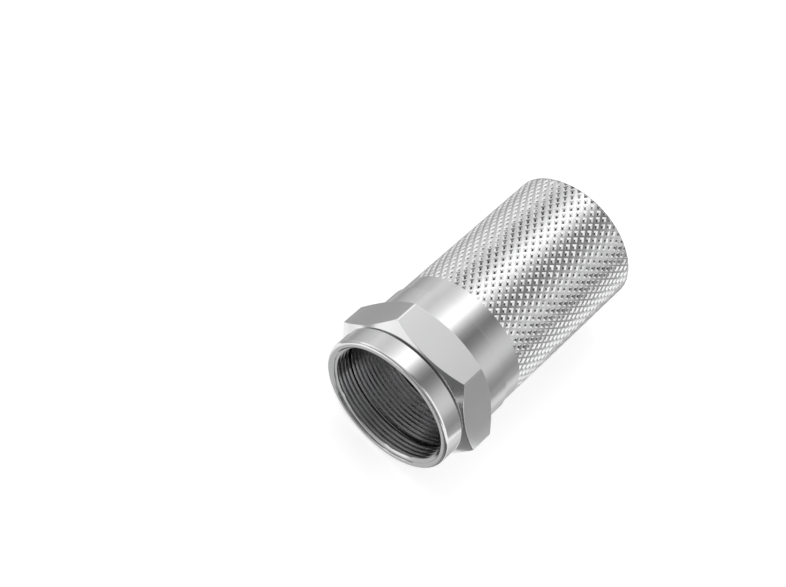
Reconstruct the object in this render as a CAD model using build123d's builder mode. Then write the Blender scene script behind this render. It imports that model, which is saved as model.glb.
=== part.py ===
"""Twist-on F connector for coaxial cable: a swivel coupling nut, a knurled body and a retaining ferrule.

All sizes are in millimetres. The connector's axis is the X axis, with the threaded mouth of the nut
towards -X and the cable end towards +X. The origin is on the axis, half way along the connector, and
two flats of the hexagon are level, one on top and one underneath.
"""

import os
from math import cos, pi, radians, sin, tan

from build123d import *

# Coupling nut, outside
nut_length = 6.52
collar_diameter = 10.84
hex_across_flats = 11.0
hex_length = 2.99
hex_chamfer_angle = 30.0
front_collar_length = 1.65
groove_depth = 0.22
groove_width = 0.11
mouth_round = 0.25
edge_break = 0.06

# Coupling nut, inside: the plain bore is the crest line of its fine thread
thread_bore_diameter = 9.40
mouth_face_width = 0.19
relief_depth = 0.25
retaining_lip_thickness = 0.65

# Running clearances between the turning nut and the fixed pieces
neck_clearance = 0.08
end_clearance = 0.05

# Body
body_length = 14.57
body_diameter = 10.60
body_end_chamfer = 0.22
front_wall_thickness = 1.35
neck_diameter = 7.24
shank_length = 1.57
cable_bore_diameter = 7.80
cable_mouth_chamfer = 0.50

# Diamond knurl: pits pressed into the body, as many round it as each hand of the knurl has starts
knurl_starts = 54
knurl_pitch = 0.88
knurl_depth = 0.18

# Retaining ferrule
flange_diameter = 9.10
flange_thickness = 0.47
ferrule_tube_diameter = 6.20
ferrule_bore_diameter = 5.00
ferrule_edge_chamfer = 0.15

# Stations along the axis, from the mouth of the nut to the cable end
connector_length = nut_length + end_clearance + body_length
nut_front = -connector_length / 2
groove_front = nut_front + front_collar_length
hex_front = groove_front + groove_width
hex_rear = hex_front + hex_length
nut_rear = nut_front + nut_length
lip_front = nut_rear - retaining_lip_thickness
flange_rear = lip_front - end_clearance
flange_front = flange_rear - flange_thickness
relief_front = flange_front - end_clearance
body_front = nut_rear + end_clearance
body_rear = body_front + body_length
cable_bore_floor = body_front + front_wall_thickness
ferrule_rear = cable_bore_floor
knurl_front = body_front + shank_length
knurl_rear = body_rear - body_end_chamfer

# Radii and cones that follow from the sizes above
collar_radius = collar_diameter / 2
groove_radius = collar_radius - groove_depth
hex_corner_radius = hex_across_flats / 3**0.5
hex_slope = tan(radians(hex_chamfer_angle))
front_cone_length = (hex_corner_radius - groove_radius) * hex_slope
rear_cone_length = (hex_corner_radius - collar_radius) * hex_slope
thread_bore_radius = thread_bore_diameter / 2
mouth_chamfer_radius = collar_radius - mouth_round - mouth_face_width
mouth_chamfer_length = mouth_chamfer_radius - thread_bore_radius
relief_radius = thread_bore_radius + relief_depth
lip_bore_radius = neck_diameter / 2 + neck_clearance
body_radius = body_diameter / 2
cable_bore_radius = cable_bore_diameter / 2

# The knurl's rows of pits lie half a pitch apart, each turned by half a start against the last
knurl_rows = round((knurl_rear - knurl_front) / (knurl_pitch / 2))
knurl_row_step = (knurl_rear - knurl_front) / knurl_rows
knurl_corners = 2 * round(knurl_starts)


def lathe_outline(*profile):
    """Return the (station, radius) points of a turned profile, closed down to the axis."""
    return [(profile[0][0], 0), *profile, (profile[-1][0], 0)]


def outer_rim(piece, station):
    """Return the largest circular edge of a piece at a station along the axis."""
    rims = piece.edges().filter_by(GeomType.CIRCLE)
    return rims.filter_by_position(Axis.X, station, station).sort_by(SortBy.RADIUS)[-1]


def knurl_corner(row, turn):
    """Return a corner of the knurl: a ridge crossing or a pit's floor, by turns in both directions."""
    on_ridge = (row + turn) % 2 == 0
    radius = body_radius if on_ridge else body_radius - knurl_depth
    angle = 2 * pi * turn / knurl_corners
    return Vector(knurl_front + row * knurl_row_step, radius * cos(angle), radius * sin(angle))


def knurl_facets():
    """Return the knurl's flanks: between four corners, two triangles that meet along the ridge."""
    facets = []
    for row in range(knurl_rows):
        for turn in range(knurl_corners):
            near, far = knurl_corner(row, turn), knurl_corner(row + 1, turn + 1)
            left, right = knurl_corner(row, turn + 1), knurl_corner(row + 1, turn)
            if (row + turn) % 2:
                near, left, right, far = left, far, near, right
            facets.append(Face(Wire.make_polygon([near, left, far])))
            facets.append(Face(Wire.make_polygon([near, far, right])))
    return facets


def knurl_end(row):
    """Return the flat, notched end face of the knurl at its first or last row."""
    return Face(Wire.make_polygon([knurl_corner(row, turn) for turn in range(knurl_corners)]))


def knurled_bar():
    """Return the knurled length of the body as a solid bar."""
    return Solid(Shell([*knurl_facets(), knurl_end(0), knurl_end(knurl_rows)]))


os.makedirs("parts", exist_ok=True)

# Coupling nut: turned from hexagon bar, with a plain collar at each end, an undercut behind the front
# collar, and an inward lip at the rear that the ferrule's flange holds
with BuildPart() as swivel_nut:
    with BuildSketch(Plane.YZ.offset(nut_front)):
        RegularPolygon(hex_corner_radius, 6)
    extrude(amount=nut_length)
    with BuildSketch(Plane.XZ):
        with BuildLine():
            Polyline(
                *lathe_outline(
                    (nut_front, collar_radius),
                    (groove_front, collar_radius),
                    (groove_front, groove_radius),
                    (hex_front, groove_radius),
                    (hex_front + front_cone_length, hex_corner_radius),
                    (hex_rear - rear_cone_length, hex_corner_radius),
                    (hex_rear, collar_radius),
                    (nut_rear, collar_radius),
                ),
                close=True,
            )
        make_face()
    revolve(axis=Axis.X, mode=Mode.INTERSECT)
    with BuildSketch(Plane.XZ):
        with BuildLine():
            Polyline(
                *lathe_outline(
                    (nut_front, mouth_chamfer_radius),
                    (nut_front + mouth_chamfer_length, thread_bore_radius),
                    (relief_front, thread_bore_radius),
                    (relief_front, relief_radius),
                    (lip_front, relief_radius),
                    (lip_front, lip_bore_radius),
                    (nut_rear, lip_bore_radius),
                ),
                close=True,
            )
        make_face()
    revolve(axis=Axis.X, mode=Mode.SUBTRACT)
    fillet(outer_rim(swivel_nut, nut_front), radius=mouth_round)
    chamfer(outer_rim(swivel_nut, nut_rear), length=edge_break)
swivel_nut.part.label = "swivel_nut"
export_step(swivel_nut.part, "parts/swivel_nut.step")

# Body: the cable's sleeve, with a thin neck that passes forwards through the nut's lip. Behind a plain
# shank it is knurled as far as the chamfer at its cable end
with BuildPart() as knurled_body:
    with BuildSketch(Plane.XZ):
        with BuildLine():
            Polyline(
                *lathe_outline(
                    (flange_rear, neck_diameter / 2),
                    (body_front, neck_diameter / 2),
                    (body_front, body_radius - edge_break),
                    (body_front + edge_break, body_radius),
                    (knurl_front, body_radius),
                ),
                close=True,
            )
        make_face()
    revolve(axis=Axis.X)
    with BuildSketch(Plane.XZ):
        with BuildLine():
            Polyline(
                *lathe_outline(
                    (knurl_rear, body_radius),
                    (body_rear, body_radius - body_end_chamfer),
                ),
                close=True,
            )
        make_face()
    revolve(axis=Axis.X)
    add(knurled_bar(), clean=False)
    with BuildSketch(Plane.XZ):
        with BuildLine():
            Polyline(
                *lathe_outline(
                    (flange_rear, ferrule_tube_diameter / 2),
                    (cable_bore_floor, ferrule_tube_diameter / 2),
                    (cable_bore_floor, cable_bore_radius),
                    (body_rear - cable_mouth_chamfer, cable_bore_radius),
                    (body_rear, cable_bore_radius + cable_mouth_chamfer),
                ),
                close=True,
            )
        make_face()
    revolve(axis=Axis.X, mode=Mode.SUBTRACT, clean=False)
knurled_body.part.label = "knurled_body"
export_step(knurled_body.part, "parts/knurled_body.step")

# Retaining ferrule: a flanged tube pressed into the body's neck, which keeps the nut on
with BuildPart() as retaining_ferrule:
    with BuildSketch(Plane.XZ):
        with BuildLine():
            Polyline(
                *lathe_outline(
                    (flange_front, flange_diameter / 2),
                    (flange_rear, flange_diameter / 2),
                    (flange_rear, ferrule_tube_diameter / 2),
                    (ferrule_rear, ferrule_tube_diameter / 2),
                ),
                close=True,
            )
        make_face()
    revolve(axis=Axis.X)
    with BuildSketch(Plane.XZ):
        with BuildLine():
            Polyline(
                *lathe_outline(
                    (flange_front, ferrule_bore_diameter / 2),
                    (ferrule_rear, ferrule_bore_diameter / 2),
                ),
                close=True,
            )
        make_face()
    revolve(axis=Axis.X, mode=Mode.SUBTRACT)
    chamfer(outer_rim(retaining_ferrule, flange_front), length=ferrule_edge_chamfer)
    chamfer(outer_rim(retaining_ferrule, ferrule_rear), length=ferrule_edge_chamfer)
retaining_ferrule.part.label = "retaining_ferrule"
export_step(retaining_ferrule.part, "parts/retaining_ferrule.step")
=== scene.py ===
"""Dresses the twist-on F connector: a hexagonal coupling nut, a diamond-knurled cable body and a ferrule.

Sizes are in millimetres and follow the solids' stations along the connector's axis, which is X. A mesh is
turned into metres last of all, just before it rides on its body.
"""

import logging
import math
from dataclasses import dataclass
from enum import Enum
from typing import Iterable, Optional, Union

import bmesh
import bpy
from mathutils import Matrix, Vector


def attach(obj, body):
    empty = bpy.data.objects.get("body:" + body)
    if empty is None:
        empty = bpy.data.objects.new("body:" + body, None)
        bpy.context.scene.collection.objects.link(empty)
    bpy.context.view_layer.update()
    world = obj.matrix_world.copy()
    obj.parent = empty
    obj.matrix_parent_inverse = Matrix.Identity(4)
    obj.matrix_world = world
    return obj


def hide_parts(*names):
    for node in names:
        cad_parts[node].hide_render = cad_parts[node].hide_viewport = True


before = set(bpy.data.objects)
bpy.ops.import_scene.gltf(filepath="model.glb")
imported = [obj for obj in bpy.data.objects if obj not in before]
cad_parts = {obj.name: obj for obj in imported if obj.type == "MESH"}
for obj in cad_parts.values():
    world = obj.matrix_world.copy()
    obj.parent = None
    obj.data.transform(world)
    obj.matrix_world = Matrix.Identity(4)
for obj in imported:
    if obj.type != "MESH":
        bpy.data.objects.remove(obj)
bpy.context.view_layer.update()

log = logging.getLogger("f_connector")

MILLIMETRE = 0.001
SAME_PLACE = 0.0005
CREASE = math.radians(18)
# The slope of a thread's end that is very nearly a flat wall
STEEP = 40.0

Number = Union[int, float]
Point = tuple[float, float]
Corner = tuple[float, float, float]


class Plating(Enum):
    """How the metal under the nickel was worked."""

    TURNED = "turned"
    TURNED_FROM_HEXAGON = "turned from hexagon bar"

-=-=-

• **Your task**
Return nothing but the lines from the start of the listing above through the line containing "ferrule_edge_chamfer = 0.15", exactly as given.

• **Full output**
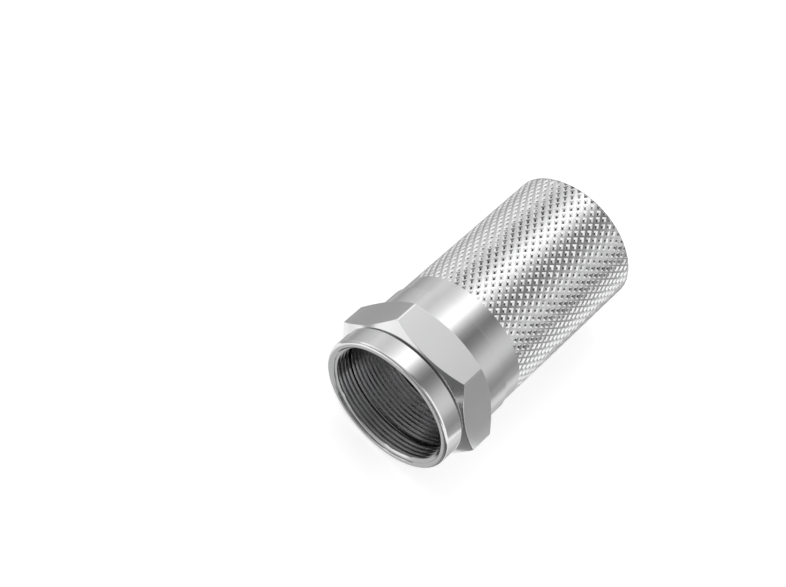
Reconstruct the object in this render as a CAD model using build123d's builder mode. Then write the Blender scene script behind this render. It imports that model, which is saved as model.glb.
=== part.py ===
"""Twist-on F connector for coaxial cable: a swivel coupling nut, a knurled body and a retaining ferrule.

All sizes are in millimetres. The connector's axis is the X axis, with the threaded mouth of the nut
towards -X and the cable end towards +X. The origin is on the axis, half way along the connector, and
two flats of the hexagon are level, one on top and one underneath.
"""

import os
from math import cos, pi, radians, sin, tan

from build123d import *

# Coupling nut, outside
nut_length = 6.52
collar_diameter = 10.84
hex_across_flats = 11.0
hex_length = 2.99
hex_chamfer_angle = 30.0
front_collar_length = 1.65
groove_depth = 0.22
groove_width = 0.11
mouth_round = 0.25
edge_break = 0.06

# Coupling nut, inside: the plain bore is the crest line of its fine thread
thread_bore_diameter = 9.40
mouth_face_width = 0.19
relief_depth = 0.25
retaining_lip_thickness = 0.65

# Running clearances between the turning nut and the fixed pieces
neck_clearance = 0.08
end_clearance = 0.05

# Body
body_length = 14.57
body_diameter = 10.60
body_end_chamfer = 0.22
front_wall_thickness = 1.35
neck_diameter = 7.24
shank_length = 1.57
cable_bore_diameter = 7.80
cable_mouth_chamfer = 0.50

# Diamond knurl: pits pressed into the body, as many round it as each hand of the knurl has starts
knurl_starts = 54
knurl_pitch = 0.88
knurl_depth = 0.18

# Retaining ferrule
flange_diameter = 9.10
flange_thickness = 0.47
ferrule_tube_diameter = 6.20
ferrule_bore_diameter = 5.00
ferrule_edge_chamfer = 0.15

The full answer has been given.